O representante do ACNUR no Mali considerou hoje que o Sahel tornou-se “uma bomba” que pode explodir e causar problemas graves à Europa, se não lhe for dada a ajuda e atenção que requer.
“O Sahel (sub-região africana que se estende da Mauritânia à Etiópia) é uma bomba relógio, com mais de dois milhões de pessoas deslocadas internamente e com muitas das suas regiões sob o controlo de grupos islâmicos” extremistas, disse Mohamed Askia Touré, do Alto-Comissariado das Nações Unidas para os Refugiados.
Além do avanço dos grupos extremistas islâmicos, nestes países, especialmente no Mali – epicentro do Sahel -, outras máfias relacionadas com o tráfico humano ou grupos de mercenários, como o Grupo Wagner russo, estão a instalar-se na região, afirmou Askia Touré.
“Neste contexto, se não houver ajuda do exterior às autoridades locais, como as do Mali, os cidadãos fugirão” e serão “tentados a emigrar para a Europa”, sublinhou.
“Milhares de pessoas são forçadas a partir porque não há alternativas, e vão para norte; a tentação de ir para a Europa é muito grande”, e é por isso que a Europa tem de ajudar a estabilizar o Mali e o resto do Sahel, para não ter de enfrentar situações mais graves, acrescentou.
“Sessenta por cento do território do Mali”, explicou o responsável, “não está nas mãos do Governo, e nestas regiões, nesta terra de ninguém, não há escolas, hospitais, nem assistência de qualquer tipo. O importante é ajudar as autoridades legítimas a proporcionarem proteção e segurança à população.
Askia Touré, ele próprio nascido na Mauritânia, sublinhou por outro lado a importância da saída do Mali da missão militar enviada pela União Europeia, que permitiu aos grupos extremistas islâmicos e outros controlarem mais território.

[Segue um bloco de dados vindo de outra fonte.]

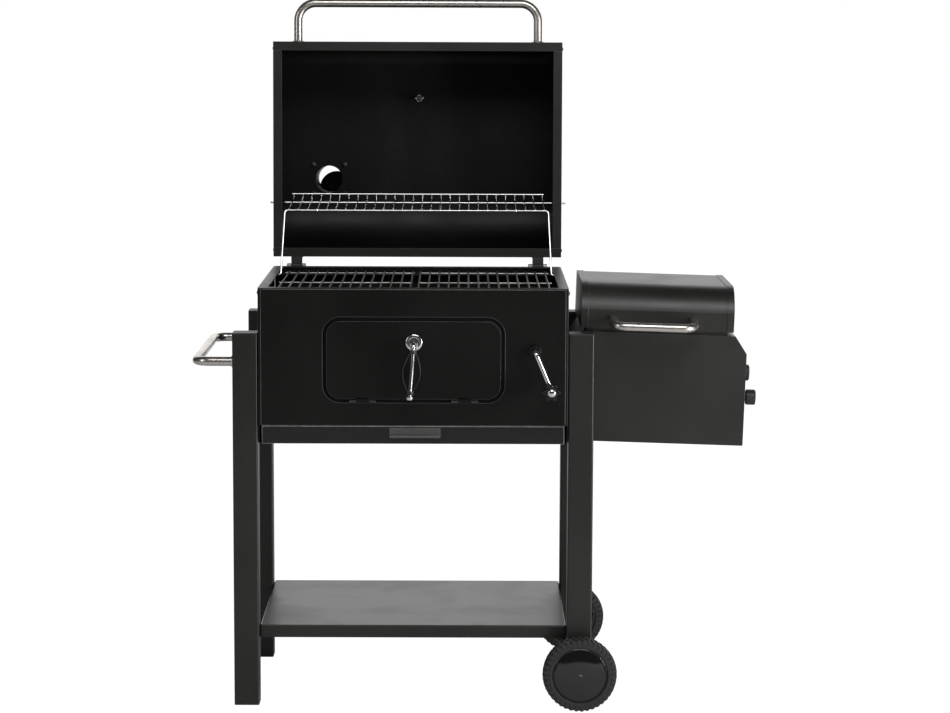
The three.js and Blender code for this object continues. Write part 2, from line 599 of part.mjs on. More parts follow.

Depois da partida dos europeus, “a missão da ONU no Mali (MINUSMA) e o exército maliano deixaram de ter a capacidade de garantir a segurança dos cidadãos”. A consequência é “mais refugiados e mais pessoas deslocadas”, num ciclo do qual não há saída, disse.
Na opinião do responsável do ACNUR, primeiro a pandemia e depois a guerra na Ucrânia fizeram com que o Mali “ficasse de fora dos holofotes” da preocupação dos países ocidentais.
Isto é “realmente lamentável”, considerou, “porque, em termos de crises políticas, económicas, de direitos humanos, de refugiados e de deslocados, a situação no país só piorou”.
Askia Touré recordou que a ajuda à Ucrânia desde o início da guerra em fevereiro é dez vezes superior à que foi dada pela Europa a toda a África nos últimos anos, pelo que apelou a uma “maior empatia” em relação ao Sahel.
Segundo o ACNUR, existem mais de 181.000 requerentes de asilo malianos em todo o mundo, e cerca de 84.000 regressaram ao país, de acordo com fontes governamentais. O país acolheu também cerca de 56.000 refugiados oriundos do estrangeiro.
Askia Touré explicou que o Mali está entre os cinco países do mundo que mais contribuem para encher os barcos que tentam atravessar o Atlântico ou o Mediterrâneo nas rotas migratórias para Espanha.
O responsável reunir-se-á nos próximos dias em Madrid com funcionários dos ministérios espanhóis do Interior, Negócios Estrangeiros e Imigração, com os quais o ACNUR espera estabelecer novos laços de cooperação que ajudem a estabilizar o país africano.